Orphaned No More: Adopting AWS Lambda

Background

HumanGov is a Model Automated Multi-Tenant Architecture (MAMA) that is meant to be used by the 50 states for personnel tracking. Currently the architecture is fully automated on AWS. The architecture is not ready for go-live. All actions so far are for a proof-of-concept that is presented to the Chief Technical Officer (CTO) for review.

During the weekly team meeting, Ko (User Experience Lead) reports that his team has performed thousands of tests against the infrastructure, with moves, adds, and changes, and is not finding any issues in the application user interface. Woo (Infrastructure Lead) reports that there are hundreds of 'orphaned' files in the S3 bucket. (These files are considered 'orphaned' because they do not have corresponding records in the DynamoDB table.) Kim (Tech Lead) reports that there is not a trigger to delete the file from the bucket when a user is deleted from the DynamoDB database. Brady (Lawyer) reports that not deleting the files that the government wants to delete would be a breach of the contract.

You first get the team to agree on the set of problems (and root cause):
Problem 1: There is not a trigger for when records are deleted from the DynamoDB table. (Dynamo DB streams is not enabled.)
Problem 2: Orphaned files in the S3 bucket. (Files are not deleted from S3 buckets when users are deleted from the database.)
Problem 3: Not meeting contractual obligation (Not deleting files when requested.)

After some thought, you propose a solution to (the reported issues):
Use Amazon DynamoDB Streams to trigger that an entry was deleted from the table. (Provide a trigger for when records are deleted from the table.)
Use AWS Lambda to cleanup S3 bucket per DynamoDB Stream. (Eliminate orphaned files.)
Use AWS Lambda to cleanup S3 bucket per DynamoDB Stream. (Meet contractual requirement.)

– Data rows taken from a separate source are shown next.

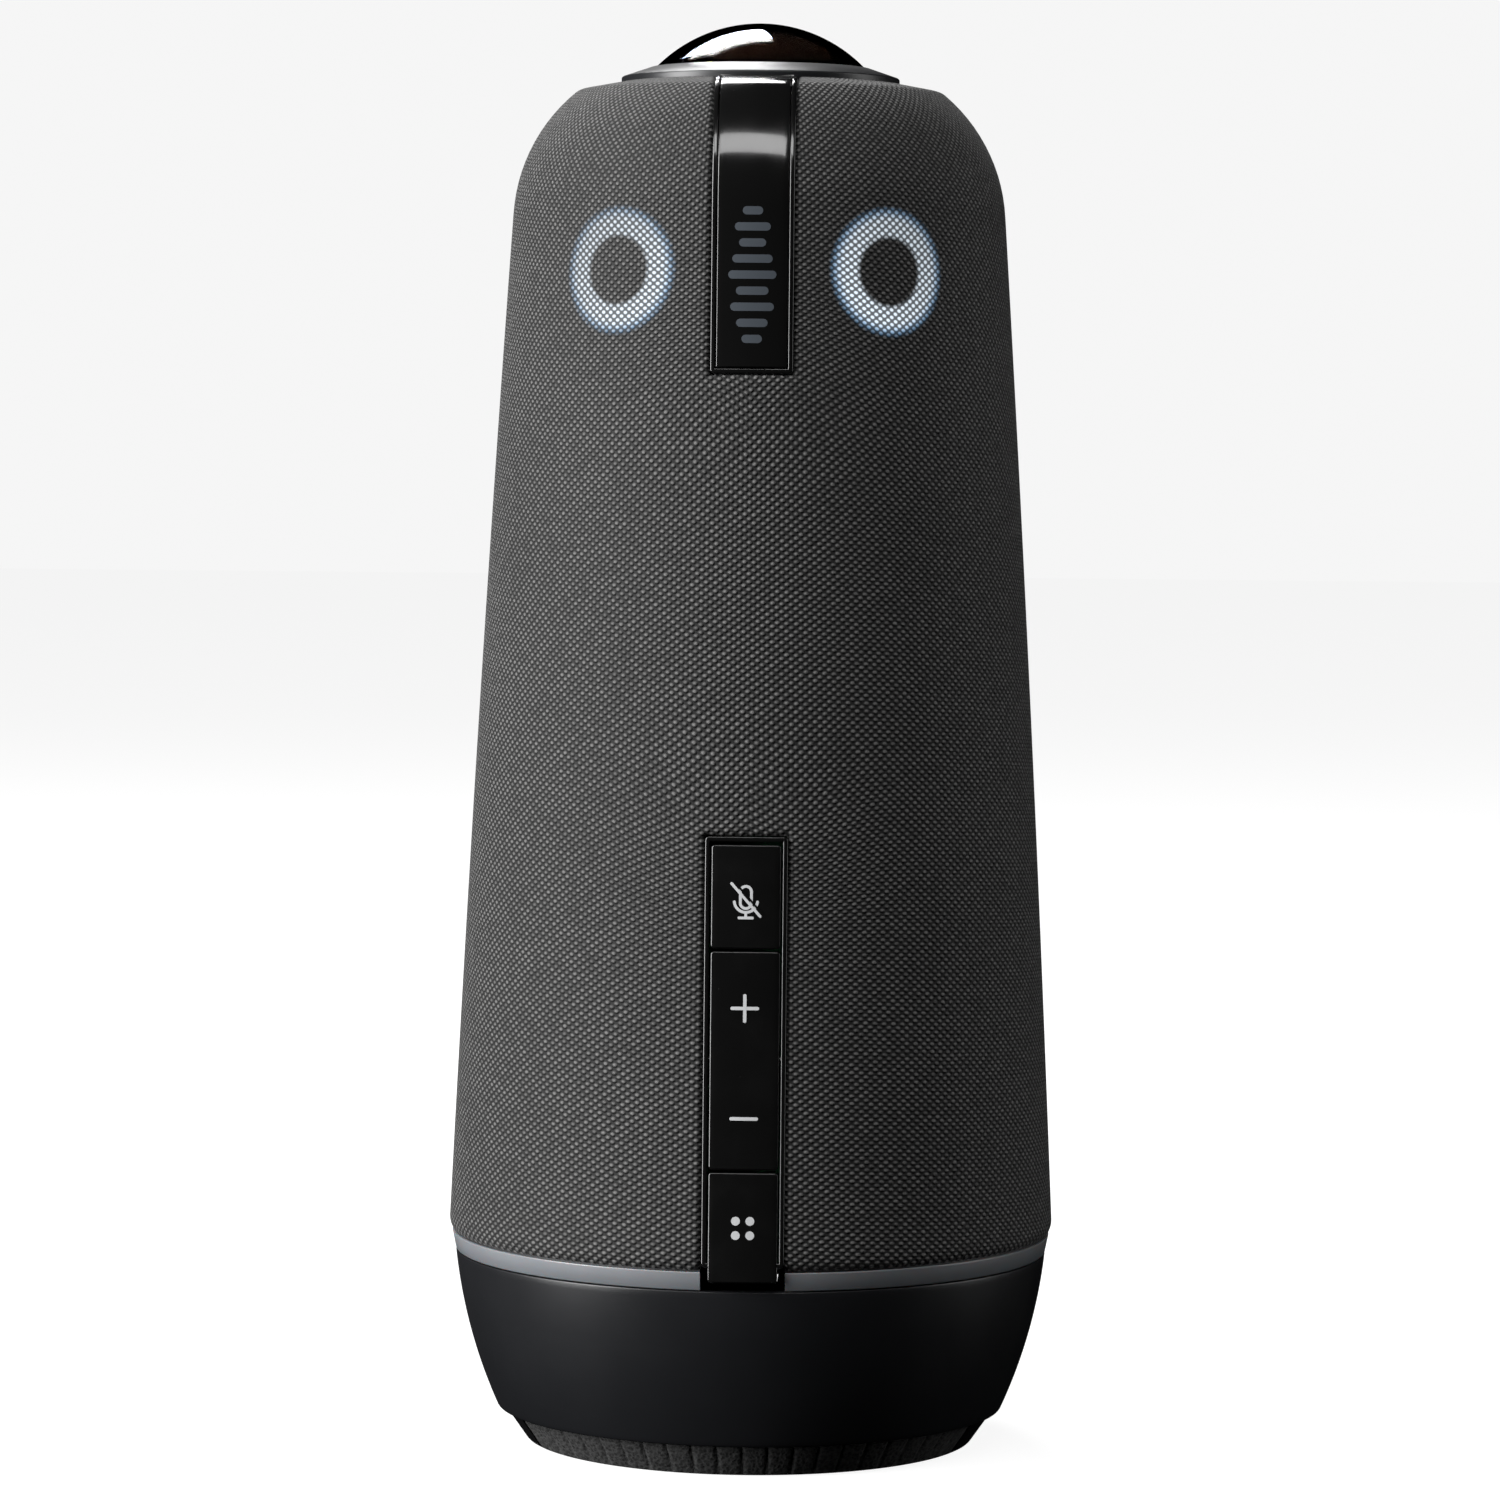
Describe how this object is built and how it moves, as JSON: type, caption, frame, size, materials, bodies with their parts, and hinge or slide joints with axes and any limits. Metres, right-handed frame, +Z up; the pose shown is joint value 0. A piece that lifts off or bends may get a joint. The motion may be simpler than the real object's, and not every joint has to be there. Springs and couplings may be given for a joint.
{
  "type": "conference speakerphone",
  "caption": "Tall tapered cloth-covered conference speaker with a dome camera lens, front key strips, a light ring and a bowl-shaped base on a conical rubber foot.",
  "frame": {"origin": "centre of the foot, on the surface the unit stands on", "axes": "+Z up along the body's axis, front keys face -Y, ports face +Y"},
  "size_m": [0.1148, 0.1152, 0.268],
  "materials": {
    "aluminium_sink": "extruded",
    "board_green": "solder mask",
    "brass_insert": "plain",
    "cloth": "woven",
    "cone_paper": "pulp",
    "foam": "foam",
    "foot_plastic": "gloss",
    "foot_rubber": "grainy",
    "frosted": "frosted",
    "gloss_black": "gloss",
    "inner_glass": "coated",
    "inner_plastic": "matte",
    "key_black": "gloss",
    "led_white": "gloss",
    "lens_glass": "coated",
    "magnet_steel": "plated",
    "ribbon": "film",
    "satin_black": "satin",
    "screw_steel": "plain",
    "sensor_dark": "gloss",
    "socket_steel": "plain",
    "soft_rubber": "matte"
  },
  "bodies": {
    "body": {"action_dome": "soft_rubber", "base_chassis": "inner_plastic", "base_plate": "inner_plastic", "base_screws": "screw_steel", "base_shell": "satin_black", "camera_heat_sink": "aluminium_sink", "camera_holder": "inner_plastic", "cap_nut": "inner_plastic", "case_screws": "screw_steel", "driver_frames": "inner_plastic", "driver_magnets": "magnet_steel", "driver_screws": "screw_steel", "enclosure_gasket": "foam", "enclosure_lid": "inner_plastic", "enclosure_tub": "inner_plastic", "eye_boards": "board_green", "eye_rings": "frosted", "fabric_sleeve": "cloth", "foot_pads": "foot_rubber", "foot_sides": "foot_plastic", "grille_frame": "inner_plastic", "heat_sink": "aluminium_sink", "image_sensor": "sensor_dark", "inner_lenses": "inner_glass", "io_board": "board_green", "key_board": "board_green", "key_frame": "gloss_black", "lens_barrel": "inner_plastic", "lens_dome": "lens_glass", "lens_retainer": "gloss_black", "light_ring": "frosted", "lower_bulkhead": "inner_plastic", "main_board": "board_green", "mic_board": "board_green", "mic_gasket": "foam", "microphones": "socket_steel", "mute_dome": "soft_rubber", "port_panel": "satin_black", "power_jack": "gloss_black", "ribbon_cables": "ribbon", "ring_led_board": "board_green", "rocker_pin": "screw_steel", "sensor_board": "board_green", "shield_cans": "socket_steel", "surround_left": "soft_rubber", "surround_rear": "soft_rubber", "surround_right": "soft_rubber", "top_cap": "satin_black", "top_plate": "gloss_black", "top_strip_frame": "gloss_black", "tripod_insert": "brass_insert", "usb_socket": "socket_steel", "volume_domes": "soft_rubber", "white_leds": "led_white"},
    "mute_key": {"mute_key": "key_black"},
    "action_key": {"action_key": "key_black"},
    "volume_key": {"volume_key": "key_black"},
    "cone_left": {"cone_left": "cone_paper"},
    "cone_right": {"cone_right": "cone_paper"},
    "cone_rear": {"cone_rear": "cone_paper"}
  },
  "joints": [
    {"name": "mute_press", "type": "slide", "parent": "body", "child": "mute_key", "axis": [0, 0.9987, -0.0508], "range_m": [0, 0.0004], "stiffness_N_per_m": 2500, "deforming": ["mute_dome"]},
    {"name": "action_press", "type": "slide", "parent": "body", "child": "action_key", "axis": [0, 0.9987, -0.0508], "range_m": [0, 0.0004], "stiffness_N_per_m": 2500, "deforming": ["action_dome"]},
    {"name": "volume_rock", "type": "hinge", "parent": "body", "child": "volume_key", "pos_m": [0, -0.05185, 0.07781], "axis": [1, 0, 0], "range_deg": [-1, 1], "stiffness_Nm_per_rad": 0.6, "deforming": ["volume_domes"]},
    {"name": "cone_left_travel", "type": "slide", "parent": "body", "child": "cone_left", "axis": [-0.866, -0.5, 0], "range_m": [-0.001, 0.001], "stiffness_N_per_m": 2000, "deforming": ["surround_left"]},
    {"name": "cone_right_travel", "type": "slide", "parent": "body", "child": "cone_right", "axis": [0.866, -0.5, 0], "range_m": [-0.001, 0.001], "stiffness_N_per_m": 2000, "deforming": ["surround_right"]},
    {"name": "cone_rear_travel", "type": "slide", "parent": "body", "child": "cone_rear", "axis": [0, 1, 0], "range_m": [-0.001, 0.001], "stiffness_N_per_m": 2000, "deforming": ["surround_rear"]}
  ]
}
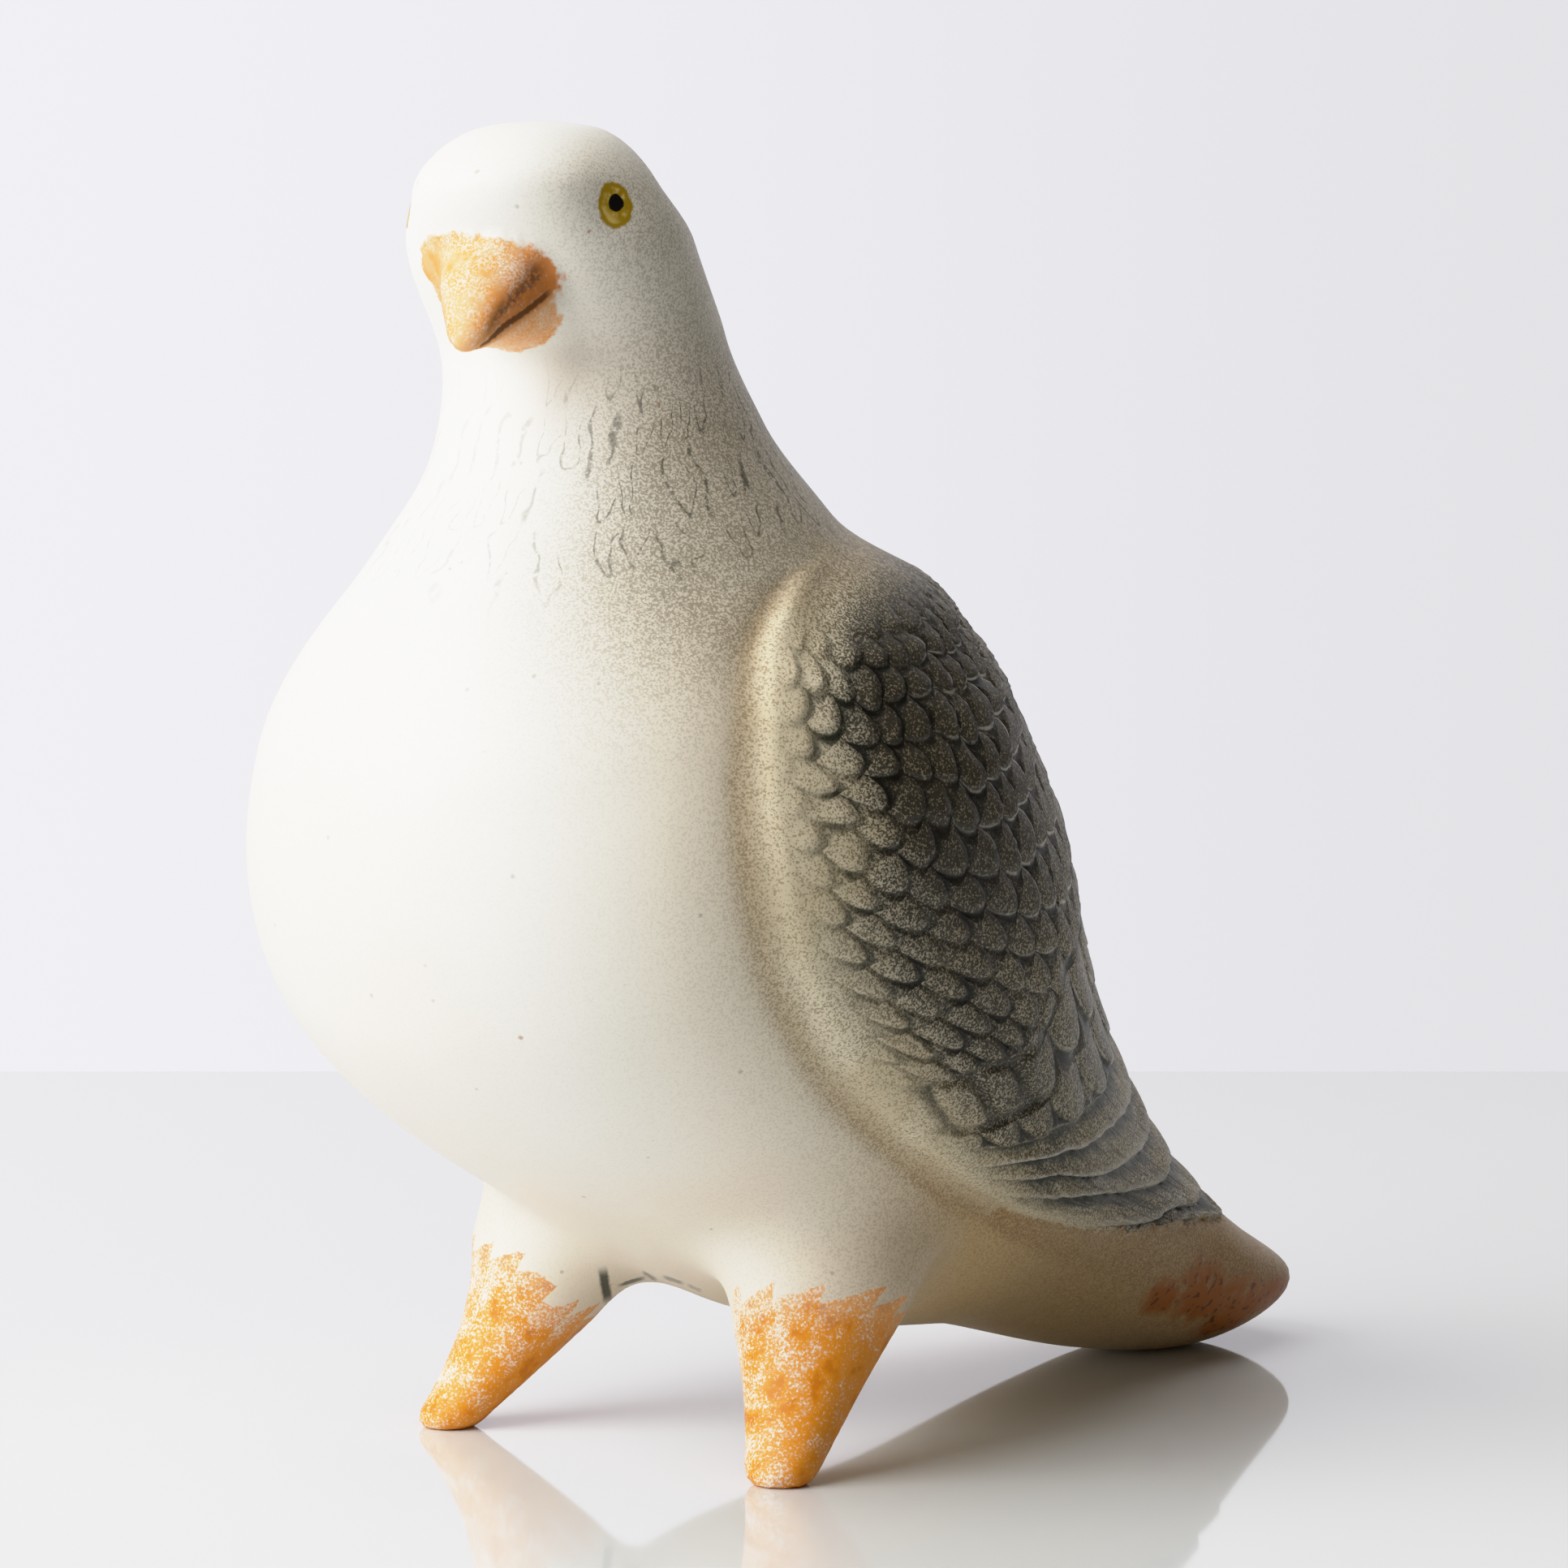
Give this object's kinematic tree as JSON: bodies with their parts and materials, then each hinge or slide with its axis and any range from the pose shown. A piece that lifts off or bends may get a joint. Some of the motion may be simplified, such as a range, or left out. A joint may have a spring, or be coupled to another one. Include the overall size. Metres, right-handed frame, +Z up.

In this article, you will make sure that the files are orphaned no more, by adopting AWS Lambda.

Highlighting a couple of the technologies that will be used in this solution:

Amazon DynamoDB Stream

DynamoDB streams provides a time-ordered sequence of item-level modifications to a DynamoDB table. Once the stream is enabled, it capures information about every modification to data items inside the table. In the context of this solution, this feature will be leveraged to make sure that the S3 bucket is cleaned up when entries are deleted from the DynamoDB table. Note that entries in DynamoDB streams only persist for 24 hours.

AWS Lambda

AWS Lambda is used to run code without provisioning infrastructure. In the context of this solution, we are taking advantage of the fact that AWS Lambda can be triggered by other AWS services, such as DynamoDB.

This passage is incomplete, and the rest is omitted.